Die bislang erwähnten 10 mobilen Bezahllösungen mit ihren teilweise recht unterschiedlichen technischen Ansprüchen zeigen, welche Dynamik und Komplexität mittlerweile am Kassenplatz Einzug gehalten hat – und dabei lässt sich mobiles Bezahlen in der jährlichen EHI-Statistik für den deutschen Einzelhandel wohlgemerkt noch nicht einmal im Prozentbereich erfassen. Daneben gibt es kontaktlose kartenbasierte Zahlungen, die sich gerade in 2018 sehr positiv entwickelt haben und bei der Girocard mittlerweile rund 20 Prozent aller Transaktionen ausmachen dürften. Vor allem aber gibt es auch weiterhin das Gros der kontaktbehafteten Kartenzahlungen, Kunden- und Gutscheinkarten, Coupons und Gutscheine – und nicht zu vergessen die Barzahlung mit einem Umsatzanteil von nun erstmals unter 50 Prozent.
Für die Kassierkräfte ist diese Bezahlvielfalt eine echte Herausforderung.

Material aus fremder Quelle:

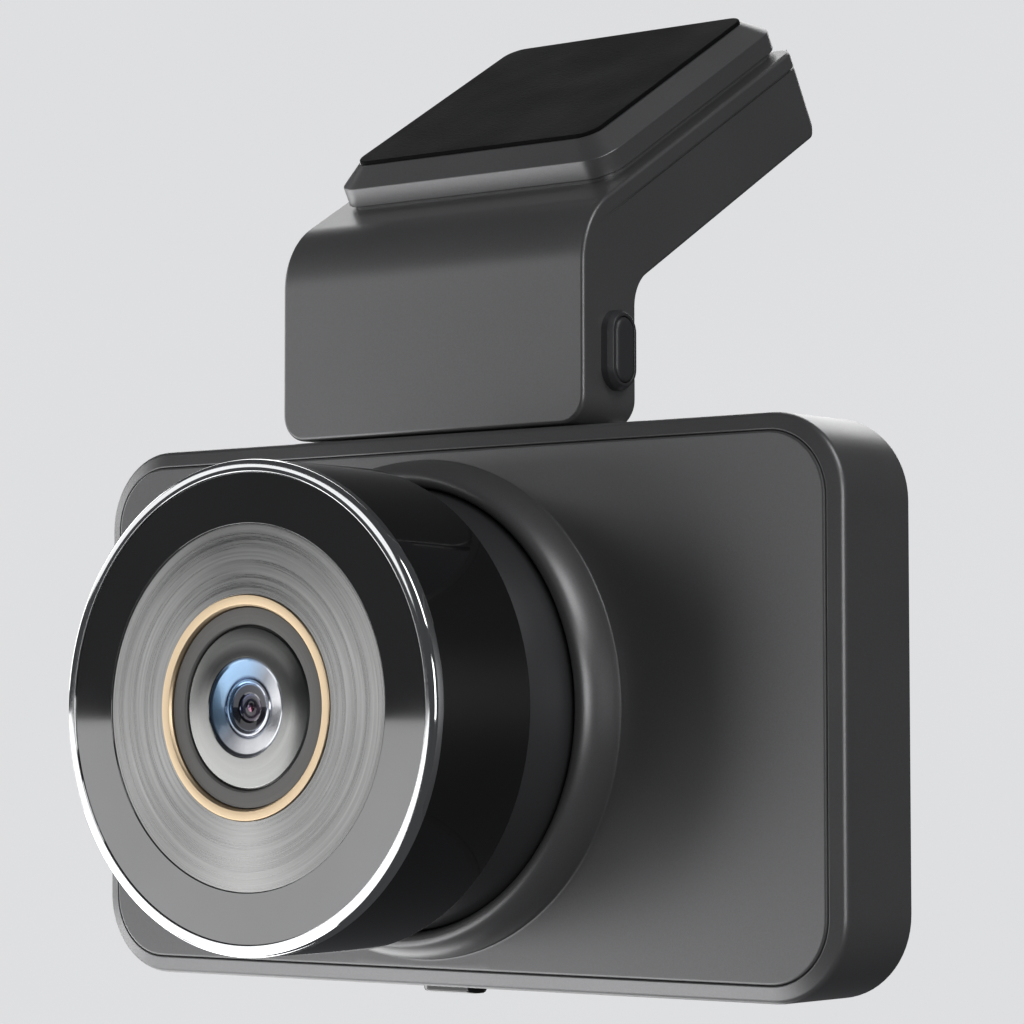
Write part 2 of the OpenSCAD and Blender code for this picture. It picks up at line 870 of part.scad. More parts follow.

Aber auch die Finanz- und Payment-Verantwortlichen sind oft ratlos, welche Verfahren für ihre Zielgruppen relevant sind, wie eine zukunftsorientierte technische Infrastruktur aussehen muss und mit wem Konditionen verhandelt werden können. An diesem Punkt setzt die EHI Mobile-Payment-Initiative an, die sich im Spätsommer 2018 mit den Partnern Bluecode, CGI Deutschland, Girocard (Euro Kartensysteme), Google, GS1 Germany, Ingenico, Mastercard, Payback, Roqqio, Visa und Wirecard konstituiert hat.
Ziel ist es, umfassende und transparente Informationen zum mobilen Bezahlen in Deutschland bereitzustellen, ein grundlegendes Verständnis über diese innovative Technologie bei Verbrauchern und im Einzelhandel zu schaffen und Kenntnisse über die verschiedenen angebotenen Verfahren deutlich zu erhöhen. Damit soll der Einzelhandel in die Lage versetzt werden, jederzeit ein optimales Angebot mobiler Bezahllösungen umzusetzen.